Advancements in Laboratory Gas Generation: Precision and Sustainability in Analytical Chemistry
The landscape of analytical chemistry is undergoing a quiet but significant transformation. As laboratory workflows demand higher precision and lower detection limits, the infrastructure supporting these instruments—specifically gas generation—is evolving to meet new benchmarks. Recent industry advancements, highlighted at major scientific forums, focus on replacing traditional high-pressure cylinder reliance with on-demand, high-purity gas solutions.
The Shift Toward On-Site Gas Generation
For decades, laboratories have relied heavily on bulk gas delivery systems, such as pressurized cylinders or liquid nitrogen dewars. While effective, these methods present logistical challenges, including safety risks associated with high-pressure storage, supply chain volatility, and the significant carbon footprint of frequent transport.
Modern analytical chemistry is moving toward point-of-use gas generators. These systems utilize advanced membrane separation and pressure swing adsorption (PSA) technologies to produce high-purity nitrogen, hydrogen, and zero air directly from the laboratory environment. By eliminating the need for external storage, labs can achieve a more consistent baseline for sensitive instrumentation like Gas Chromatography-Mass Spectrometry (GC-MS) and Liquid Chromatography-Mass Spectrometry (LC-MS).
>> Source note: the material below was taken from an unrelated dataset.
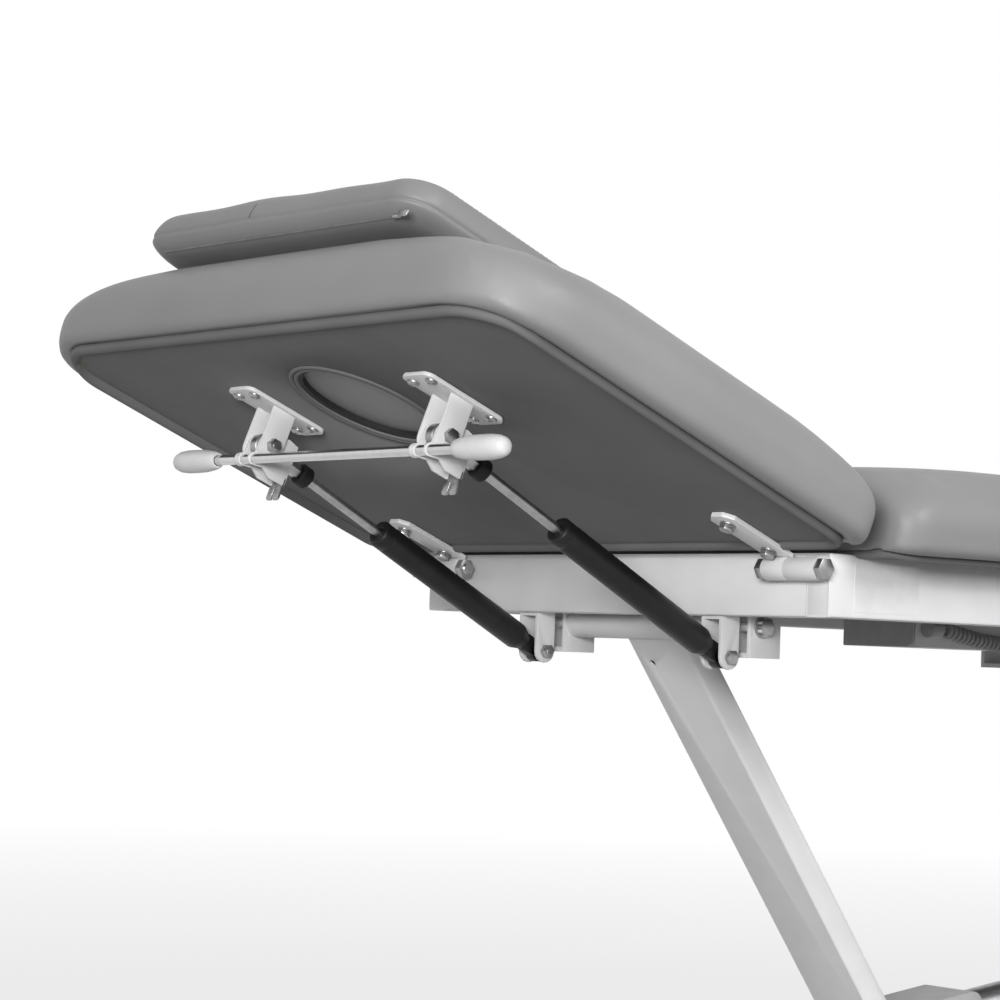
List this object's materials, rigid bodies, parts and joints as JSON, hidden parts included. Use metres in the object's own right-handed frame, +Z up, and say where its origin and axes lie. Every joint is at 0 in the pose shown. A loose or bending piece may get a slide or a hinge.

Key Advantages of Modern Generation Systems
- Enhanced Analytical Reproducibility: On-demand generation ensures a constant supply of ultra-high purity gas, reducing the risk of impurities often found in aging cylinder stocks.
- Improved Safety Profiles: By removing high-pressure vessels from the lab floor, facilities significantly lower the risk of accidents related to gas leaks or structural failure.
- Sustainability Metrics: Reducing the frequency of gas deliveries directly translates to a lower carbon footprint, aligning with the growing trend of “Green Chemistry” initiatives in academic and industrial research.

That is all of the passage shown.